### RECORDS
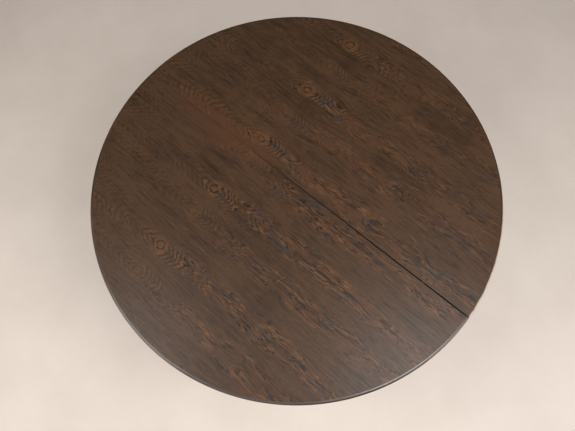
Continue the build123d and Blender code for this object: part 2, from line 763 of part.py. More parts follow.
def make_tops():
    front_slide_holes = [rail_screw_hole(x, y) for x in front_rail_places.values() for y in rail_screw_ys]
    front_slide_holes += rack_screw_holes()
    front_pins = [pin_hole(x, -26.5, 5, 5 + slop) for x in pin_places]
    back_pins = [pin_hole(x, -5, gap_at(x) + 21, 7 + slop) for x in pin_places]
    make_half("front", front_region, front_pins, front_slide_holes + lock_holes(front_lock_screw_places))
    back_holes = [half_turn(hole) for hole in front_slide_holes] + lock_holes(back_lock_screw_places)
    make_half("back", back_region, back_pins, back_holes)


os.makedirs("parts", exist_ok=True)
make_foot()
make_glides()
make_column()
make_tie_rod()
make_head_beam()
make_bearer("bearer_front", -bearer_y)
make_bearer("bearer_back", bearer_y)
make_bearer_bolts()
make_runner("runner_left", -runner_x)
make_runner("runner_right", runner_x)
make_runner_screws()
make_bridge()
make_pinion()
make_spindle()
make_slides()
make_tops()
make_pins()
make_locks()
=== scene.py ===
import math

import bpy
from mathutils import Matrix, Vector


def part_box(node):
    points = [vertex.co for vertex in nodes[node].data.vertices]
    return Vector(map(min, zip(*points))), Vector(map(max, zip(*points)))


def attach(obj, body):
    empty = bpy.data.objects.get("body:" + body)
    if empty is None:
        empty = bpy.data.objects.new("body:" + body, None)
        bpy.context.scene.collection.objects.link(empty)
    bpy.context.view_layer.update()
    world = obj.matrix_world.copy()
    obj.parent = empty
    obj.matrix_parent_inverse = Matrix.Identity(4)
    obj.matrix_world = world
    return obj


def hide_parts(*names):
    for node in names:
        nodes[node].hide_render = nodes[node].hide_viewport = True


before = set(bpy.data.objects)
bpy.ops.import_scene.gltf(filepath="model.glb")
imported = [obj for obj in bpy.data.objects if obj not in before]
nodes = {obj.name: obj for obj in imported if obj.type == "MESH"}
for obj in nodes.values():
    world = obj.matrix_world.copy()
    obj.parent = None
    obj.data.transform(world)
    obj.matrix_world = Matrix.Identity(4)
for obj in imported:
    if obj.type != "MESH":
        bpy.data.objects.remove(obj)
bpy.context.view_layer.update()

bpy.ops.object.select_all(action="DESELECT")

# the joint between the halves runs along X, and the front half is at -Y
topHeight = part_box("front_face_veneer")[1][2]
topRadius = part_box("front_edge_band")[1][0]
print("frame loaded, top at", round(topHeight, 3), "radius", round(topRadius, 3))

camera = {
    "lens": 27.55,
    "sensor": 36,
    "tilt": 17.56,        # degrees from straight down
    "roll": -3.573,
    "swing": 43.55,       # turns the joint of the top to run down to the right
    "place": (-0.0458, -0.7932, 1.9994),  # before the swing, in units of the top's radius
    "sees": 60,
}


def makeCamera(v):
    tilt, roll = math.radians(v["tilt"]), math.radians(v["roll"])
    back = Vector((0, -math.sin(tilt), math.cos(tilt)))
    right = Vector((1, 0, 0))
    up = back.cross(right)
    rolledRight = right * math.cos(roll) + up * math.sin(roll)
    rolledUp = up * math.cos(roll) - right * math.sin(roll)
    turn = Matrix.Rotation(math.radians(v["swing"]), 3, "Z")
    facing = turn @ Matrix((rolledRight, rolledUp, back)).transposed()
    place = turn @ (Vector(v["place"]) * topRadius) + Vector((0, 0, topHeight))
    data = bpy.data.cameras.new("aboveTable")
    data.lens = v["lens"]
    data.sensor_width = v["sensor"]
    data.clip_end = v["sees"]
    cam = bpy.data.objects.new("aboveTable", data)
    bpy.context.collection.objects.link(cam)
    cam.matrix_world = Matrix.Translation(place) @ facing.to_4x4()
    bpy.context.scene.camera = cam
    print("camera at", [round(c, 3) for c in place])


makeCamera(camera)


# short ways to add the nodes that every material here uses
def plug(tree, value, socket):
    if isinstance(value, bpy.types.NodeSocket):
        tree.links.new(value, socket)
    else:
        socket.default_value = value


def mathNode(tree, operation, *values, clamp=False):
    node = tree.nodes.new("ShaderNodeMath")
    node.operation = operation
    node.use_clamp = clamp
    for i, value in enumerate(values):
        plug(tree, value, node.inputs[i])
    return node.outputs[0]


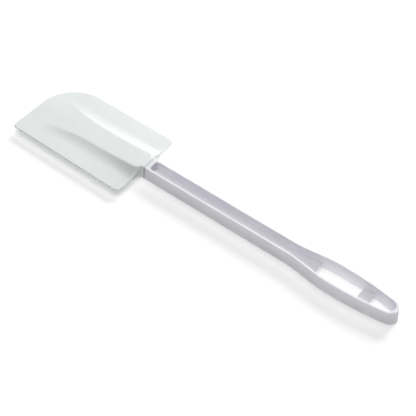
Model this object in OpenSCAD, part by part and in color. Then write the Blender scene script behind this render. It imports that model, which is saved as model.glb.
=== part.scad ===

### EXERCISE
Starting with the line with "make_column()" and ending with the line with "zip(*points))), Vector(map(max, zip(*points)))", extract every line exactly and nothing outside that span.

### THE ANSWER
make_column()
make_tie_rod()
make_head_beam()
make_bearer("bearer_front", -bearer_y)
make_bearer("bearer_back", bearer_y)
make_bearer_bolts()
make_runner("runner_left", -runner_x)
make_runner("runner_right", runner_x)
make_runner_screws()
make_bridge()
make_pinion()
make_spindle()
make_slides()
make_tops()
make_pins()
make_locks()
=== scene.py ===
import math

import bpy
from mathutils import Matrix, Vector


def part_box(node):
    points = [vertex.co for vertex in nodes[node].data.vertices]
    return Vector(map(min, zip(*points))), Vector(map(max, zip(*points)))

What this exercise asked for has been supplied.